Given all the previous considerations, we selected DSpace for our pilot data management system. In general, Fedora seems a bit too complex and requires too much work from our part to be able to deploy a working version within our short time frame. The fact that it is quite hard to set up is a further indication of its complexity, which would probably require more active support and maintenance. Dataverse, on the contrary, is too limited in its functionalities, especially regarding metadata customisation. What we liked about DSpace is the possibility to create new modules, for examples for automatically extracting metadata from multimedia file headers. Steve has already started working on this, more about it in a future post. Had DataFlow come out just a few months earlier, it would have probably been our first choice, but for now we prefer to go for the safest option.

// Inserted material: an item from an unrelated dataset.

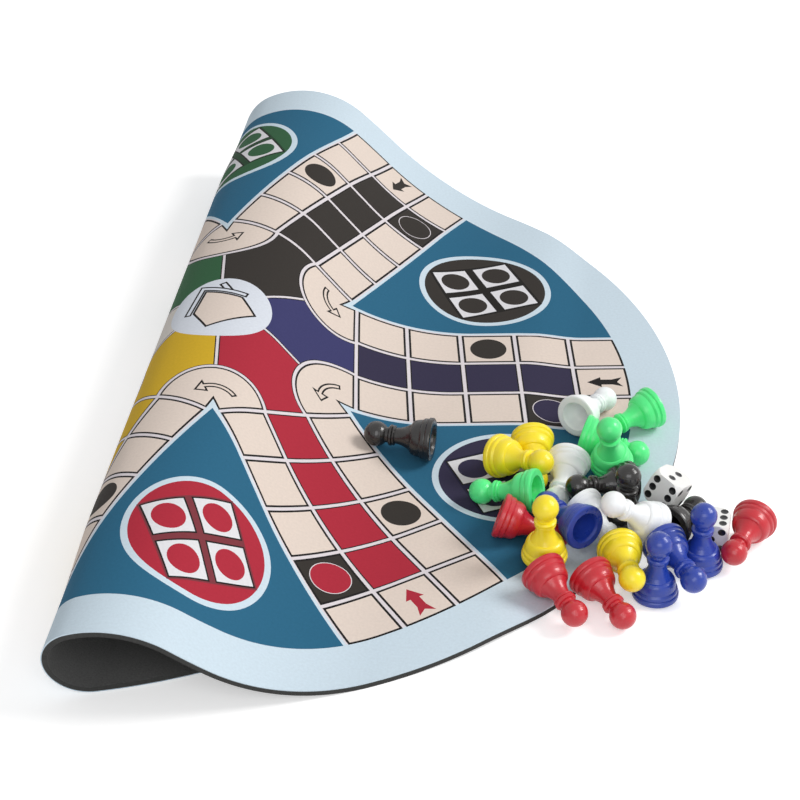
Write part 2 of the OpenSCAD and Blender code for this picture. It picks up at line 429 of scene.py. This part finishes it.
def field_arc(low, high, n, inward=0.0):
    """Points of the field's circle between two distances from an arm's axis."""
    steps = [low + (high - low) * i / n for i in range(n + 1)]
    return [(sqrt(FIELD_R ** 2 - v * v) - inward, v) for v in steps]


def inset(points, d):
    """The outline moved inward by d, with mitred corners."""
    size = len(points)
    after = points[1:] + points[:1]
    area = sum(ax * by - bx * ay for (ax, ay), (bx, by) in zip(points, after))
    side = 1 if area > 0 else -1
    out = []
    for i in range(size):
        (ax, ay), (bx, by), (cx, cy) = points[i - 1], points[i], after[i]
        l1, l2 = hypot(bx - ax, by - ay), hypot(cx - bx, cy - by)
        n1 = (-(by - ay) / l1 * side, (bx - ax) / l1 * side)
        n2 = (-(cy - by) / l2 * side, (cx - bx) / l2 * side)
        k = max(1 + n1[0] * n2[0] + n1[1] * n2[1], 0.25)
        out.append((bx + d * (n1[0] + n2[0]) / k, by + d * (n1[1] + n2[1]) / k))
    return out


def fill(ink, points):
    art.append((INK[ink], points))


def framed(ink, points, line=LINE):
    fill("dark", points)
    fill(ink, inset(points, line))


def cell(row, column):
    """One square of an arm that points right; the outermost row ends on the field's circle."""
    low, high = (column - 0.5) * COLUMN_W + GAP, (column + 0.5) * COLUMN_W - GAP
    near = ROWS_FROM + row * ROW + GAP
    if row == 4:
        return [(near, low)] + field_arc(low, high, 6) + [(near, high)]
    far = ROWS_FROM + (row + 1) * ROW - GAP
    return [(near, low), (far, low), (far, high), (near, high)]


def draw_yard(arm):
    """The teal field between an arm and the next one clockwise."""
    side = ARM_W / 2 + YARD_MARGIN
    reach = degrees(acos(side / FIELD_R)) - 60
    fill("teal", turned(arm - 30, [(2 * side, 0)] + arc(0, 0, FIELD_R, -reach, reach, 20)))


def draw_arm(name, arm):
    own = name + "_arm"
    half, start = ARM_W / 2, ROWS_FROM - 2
    fill("gap", turned(arm, [(start, -half)] + field_arc(-half, half, 20, 0.3) + [(start, half)]))
    for row in range(5):
        for column in (-1, 0, 1):
            outline = turned(arm, cell(row, column))
            if (row, column) == (3, -1):  # where a player's pawns enter
                framed("black_arm", outline)
                fill("gap", turned(arm, ring(START_AT, -COLUMN_W, DISC_R + 0.35)))
                fill(own, turned(arm, ring(START_AT, -COLUMN_W, DISC_R)))
            elif column == 0 and row < 4:
                framed(own, outline, THIN_LINE)
            else:
                framed("cream", outline)
            if (row, column) == (2, 1):
                fill("black_arm", turned(arm, ring(STOP_AT, COLUMN_W, DISC_R)))
    # the dart that shows where the home column is entered
    half_dart = [(162.4, 0), (168.3, 3.8), (168.3, 1.9), (173, 1.9), (177.4, 3.5)]
    dart = half_dart + [(175.1, 0)] + [(r, -v) for r, v in half_dart[:0:-1]]
    fill("dark" if name == "blue" else own, turned(arm, dart))


def draw_home(name, arm):
    """One of the six coloured sectors round the middle."""
    near, far = MIDDLE_R * COS30 - 6, ROWS_FROM - GAP
    inner = MIDDLE_R * SIN30 - HOME_GAP / COS30 - 6 * TAN30
    outer = far * SIN30 / COS30 - HOME_GAP / COS30
    outline = turned(arm, [(near, -inner), (far, -outer), (far, outer), (near, inner)])
    framed(name + ("_home" if name == "blue" else "_arm"), outline, HOME_LINE)


BOW_AT = 66                                  # middle of the corner cell's round side
BOW_R, BOW_PALE_R, BOW_DARK_R = 22.3, 23.7, 24.1
NOTCH = 64.8                                 # the tip of the notch in its other side
PALE_TO, TEAL_TO = 74, 74.2
TURN_R, SHAFT, BARB = 10.2, 1.4, 4.1         # the curved arrow: its bend, and half its widths
TURN_FROM, TURN_TO, TURN_TIP = 125, 200, 231  # degrees


def draw_corner(arm):
    """The cell between two arms, with the curved arrow that shows the way round."""
    out = arm - 30
    edge, corner = ROWS_FROM - GAP, ARM_W / 2 - GAP
    heel = (edge * COS30 + corner * SIN30, edge * SIN30 - corner * COS30)
    back = [(heel[0], -heel[1]), heel]

    def bow(r):
        start = 30 + degrees(acos((edge - BOW_AT * COS30) / r))
        return arc(BOW_AT, 0, r, start, 360 - start, 30)

    fill("dark", turned(out, bow(BOW_DARK_R) + back))
    fill("gap", turned(out, bow(BOW_PALE_R) + back))
    framed("cream", turned(out, bow(BOW_R) + [back[0], (NOTCH, 0), back[1]]), 0.85)
    reach = (PALE_TO - 2 * corner) * TAN30
    fill("border", turned(out, [(NOTCH, 0), heel, (PALE_TO, reach), (PALE_TO, -reach), back[0]]))
    yard_tip = ARM_W + 2 * YARD_MARGIN
    reach = (TEAL_TO - yard_tip) * TAN30
    fill("teal", turned(out, [(yard_tip, 0), (TEAL_TO, reach), (TEAL_TO, -reach)]))

    def on_turn(r, angle):
        return [(BOW_AT + r * cos(radians(angle)), r * sin(radians(angle)))]

    arrow = arc(BOW_AT, 0, TURN_R + SHAFT, TURN_FROM, TURN_TO, 10) + on_turn(TURN_R + BARB, TURN_TO)
    arrow += on_turn(TURN_R, TURN_TIP) + on_turn(TURN_R - BARB, TURN_TO)
    arrow += arc(BOW_AT, 0, TURN_R - SHAFT, TURN_TO, TURN_FROM, 10)
    framed("cream", turned(out, arrow), 0.8)


def draw_middle():
    """The round middle with a plain little house."""
    tilt = 28
    fill("pale", ring(0, 0, MIDDLE_R, 72))
    chimney = [(6.6, 9), (10.2, 5), (10.2, 16.4), (6.6, 16.4)]
    walls = [(-11.5, -11), (11.5, -11), (11.5, 2.8), (0, 15.6), (-11.5, 2.8)]
    roof = [(-15.0, 4.2), (-12.6, 2.0), (0, 15.8), (12.6, 2.0), (15.0, 4.2), (0, 20.4)]
    framed("pale", turned(tilt, chimney), 0.9)
    framed("cream", turned(tilt, walls), 1.0)
    framed("pale", turned(tilt, roof), 0.85)


YARD_AT, YARD_R, YARD_RING_R = 142.5, 27.2, 29.8
YARD_TURN = 22                               # degrees, the same in all six
BAND_HALF = 19.4                             # the darker square behind the four places
PLACE_AT, PLACE_HALF, PLACE_LINE, PLACE_DISC_R = 10, 8.7, 0.7, 6.4


def draw_places(name, arm):
    """A yard's circle with the player's four places."""
    x, y = turned(arm - 30, [(YARD_AT, 0)])[0]

    def here(pairs):
        return [(x + a, y + b) for a, b in turned(YARD_TURN, pairs)]

    fill("border", ring(x, y, YARD_RING_R, 72))
    fill(name + "_arm", ring(x, y, YARD_R, 72))
    fill(name + "_band", here(square(0, 0, BAND_HALF)))
    for cx in (-PLACE_AT, PLACE_AT):
        for cy in (-PLACE_AT, PLACE_AT):
            framed("white", here(square(cx, cy, PLACE_HALF)), PLACE_LINE)
            fill(name + "_arm", here(ring(cx, cy, PLACE_DISC_R, 32)))


for arm in ARMS.values():
    draw_yard(arm)
for name, arm in ARMS.items():
    draw_arm(name, arm)
fill("gap", ring(0, 0, HOMES_R))
for name, arm in ARMS.items():
    draw_home(name, arm)
for arm in ARMS.values():
    draw_corner(arm)
draw_middle()
for name, arm in ARMS.items():
    draw_places(name, arm)

inks = [cloth("cloth_" + name, rgb) for name, rgb in INKS.items()]
cloth_piece = sheet_piece("printed_cloth", art, 0, CLOTH_T, inks, INK["border"], INK["border"])
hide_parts("mat_printed_cloth")
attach(cloth_piece, "mat")

# The rim gets a darker copy of the same rubber, grey 62 against the faces' 100: painted shade along the
# sheet's edge.
foams = [rubber("foam_rubber", 100), rubber("cut_rubber", 62)]
rubber_piece = sheet_piece("rubber_base", [], CLOTH_T, SHEET_T, foams, 0, 1)
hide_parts("mat_rubber_base")
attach(rubber_piece, "mat")

# ---- pawns and dice ----
PLASTICS = {  # colour, roughness, milkiness
    "white": plastic("white_plastic", (249, 252, 254), 0.36, 0.15),
    "green": plastic("green_plastic", (84, 240, 138), 0.32, 0.12),
    "yellow": plastic("yellow_plastic", (255, 228, 36), 0.32, 0.12),
    "red": plastic("red_plastic", (196, 36, 48), 0.3, 0.1),
    "blue": plastic("blue_plastic", (34, 62, 160), 0.28, 0.08),
    "black": plastic("black_plastic", (34, 32, 31), 0.24, 0.0),
    "die": plastic("die_plastic", (244, 244, 241), 0.3, 0.12),
}
for name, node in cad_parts.items():
    if name.startswith("mat_"):
        continue
    kind = name.split("_")[1] if name.startswith("pawn_") else "die"
    if not node.data.materials:
        node.data.materials.append(PLASTICS[kind])
    for slot in node.material_slots:
        slot.material = PLASTICS[kind]

# ---- paint in the dice's pips (mm and degrees, as in the CAD) ----
DIE_W, PIP_R, PIP_DEPTH = 12.6, 1.5, 0.35
PIP_STEP = DIE_W * 0.3
PAINT_R, PAINT_T = PIP_R * 0.985, 0.03
PAINT_RINGS, PAINT_AROUND = 5, 28
PIP_GRIDS = (
    ((0, 0),), ((-0.7, 0), (0.7, 0)), ((-1, -1), (0, 0), (1, 1)), ((-1, -1), (-1, 1), (1, -1), (1, 1)),
    ((-1, -1), (-1, 1), (0, 0), (1, -1), (1, 1)), ((-1, -1), (0, -1), (1, -1), (-1, 1), (0, 1), (1, 1)),
)
FACE_TURNS = ((0, 0, 0), (180, 0, 0), (0, 90, 0), (0, -90, 0), (-90, 0, 0), (90, 0, 0))
DICE = {  # place, lean, spin, and the pips of the faces in the order of FACE_TURNS
    "die_1": ((106.5, -86, 14), (0, 24, 4), 48, (2, 5, 1, 6, 3, 4)),
    "die_2": ((122.5, -102, 6.5), (0, 0, 1), 77, (6, 1, 2, 5, 4, 3)),
}


def turn_xyz(angles):
    x, y, z = (radians(a) for a in angles)
    return Matrix.Rotation(z, 4, "Z") @ Matrix.Rotation(y, 4, "Y") @ Matrix.Rotation(x, 4, "X")


def paint_points(gx, gy):
    """A pip's shallow round of paint, on the die's upper face: a middle point and rings about it."""
    ball_r = (PIP_R ** 2 + PIP_DEPTH ** 2) / (2 * PIP_DEPTH)
    points = []
    for i in range(PAINT_RINGS + 1):
        r = PAINT_R * i / PAINT_RINGS
        z = DIE_W / 2 + ball_r - PIP_DEPTH - sqrt(ball_r ** 2 - r * r) + PAINT_T
        for j in range(PAINT_AROUND if i else 1):
            a = 2 * pi * j / PAINT_AROUND
            points.append(Vector((gx * PIP_STEP + r * cos(a), gy * PIP_STEP + r * sin(a), z)))
    return points


def paint_faces(first):
    """The faces of one such round, whose middle is the point numbered first."""
    faces = []
    for j in range(PAINT_AROUND):
        k = (j + 1) % PAINT_AROUND
        faces.append((first, first + 1 + j, first + 1 + k))
        for i in range(1, PAINT_RINGS):
            a, b = first + 1 + (i - 1) * PAINT_AROUND, first + 1 + i * PAINT_AROUND
            faces.append((a + j, b + j, b + k, a + k))
    return faces


pip_paint = plastic("pip_paint", (18, 18, 19), 0.3, 0.0)
for name, (spot, lean, spin, counts) in DICE.items():
    base = Matrix.Translation(spot) @ turn_xyz(lean) @ Matrix.Rotation(radians(spin), 4, "Z")
    points, faces = [], []
    for count, face_turn in zip(counts, FACE_TURNS):
        for gx, gy in PIP_GRIDS[count - 1]:
            faces += paint_faces(len(points))
            points += [base @ (turn_xyz(face_turn) @ p) / 1000 for p in paint_points(gx, gy)]
    mesh = bpy.data.meshes.new(name + "_pips")
    mesh.from_pydata(points, [], faces)
    mesh.polygons.foreach_set("use_smooth", [True] * len(faces))
    mesh.materials.append(pip_paint)
    pips = bpy.data.objects.new(name + "_pips", mesh)
    collection.objects.link(pips)
    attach(pips, name)


# ---- floor and light ----
def shows_background(tree):
    """1 for the rays that show the pale background: the camera's, and those by way of gloss or glass."""
    path = tree.nodes.new("ShaderNodeLightPath")
    shown = path.outputs["Is Camera Ray"]
    for kind in ("Is Glossy Ray", "Is Transmission Ray"):
        either = tree.nodes.new("ShaderNodeMath")
        either.operation = "MAXIMUM"
        tree.links.new(shown, either.inputs[0])
        tree.links.new(path.outputs[kind], either.inputs[1])
        shown = either.outputs[0]
    return shown


def add_floor():
    """A plain pale floor, which the background's rays see a little brighter."""
    half, drop, albedo, lift = 3, 0.0002, 0.93, 0.4
    mesh = bpy.data.meshes.new("floor")
    mesh.from_pydata([(*p, 0) for p in square(0, 0, half)], [], [(0, 1, 2, 3)])
    floor = bpy.data.objects.new("floor", mesh)
    floor.location.z = -drop
    collection.objects.link(floor)
    m = Nodes("floor")
    position = m.add("ShaderNodeTexCoord").outputs["Object"]
    tone, _ = vary(m, (albedo, albedo, albedo, 1), 8, 0.006, position)
    m.join(tone, "Base Color")
    m.set(Roughness=0.9, Specular_IOR_Level=0.1, Emission_Color=(1, 1, 1, 1))
    lifted = m.add("ShaderNodeMath", {0: shows_background(m.tree), 1: lift}, operation="MULTIPLY")
    m.join(lifted.outputs[0], "Emission Strength")
    mesh.materials.append(m.material)


def add_lamp(name, position, aim, size, power, colour):
    """A soft round lamp; metres and watts."""
    data = bpy.data.lights.new(name, "AREA")
    data.shape, data.size, data.energy, data.color = "DISK", size, power, colour
    lamp = bpy.data.objects.new(name, data)
    lamp.location = position
    lamp.rotation_euler = (Vector(aim) - Vector(position)).to_track_quat("-Z", "Y").to_euler()
    collection.objects.link(lamp)


def add_world():
    """Even white light from all round, which the background's rays see at full strength."""
    ambient = 0.42
    world = bpy.data.worlds.new("world")
    bpy.context.scene.world = world
    world.use_nodes = True
    tree = world.node_tree
    strength = tree.nodes.new("ShaderNodeMapRange")
    strength.inputs["To Min"].default_value, strength.inputs["To Max"].default_value = ambient, 1.0
    tree.links.new(shows_background(tree), strength.inputs["Value"])
    background = tree.nodes["Background"]
    tree.links.new(strength.outputs[0], background.inputs["Strength"])
    background.inputs["Color"].default_value = (1, 1, 1, 1)


add_floor()
add_lamp("key", (1.80, 0.20, 1.60), (0.02, 0, 0), 1.0, 34, (1, 0.99, 0.975))
add_lamp("fill", (0.05, -1.1, 0.8), (0, 0, 0), 0.9, 5.0, (0.97, 0.985, 1))
add_world()
bpy.context.scene.view_settings.view_transform = "Standard"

Nevertheless, we will test DataFlow when we have a chance. Our hope is, in the future, to actually combine DataStage with DSpace using the SWORD protocol to transfer data sets. This would allow us to have the flexibility of a virtual hard drive for everyday use (DataStage) with the stability of a DSpace repository. Furthermore, as previously mentioned, Queen Mary University already has a DSpace institutional repository in place, albeit not very much used (but this might change in the future), which is another strong reason for choosing DSpace. These are, of course, our specific considerations, based on our requirements and our time constraints.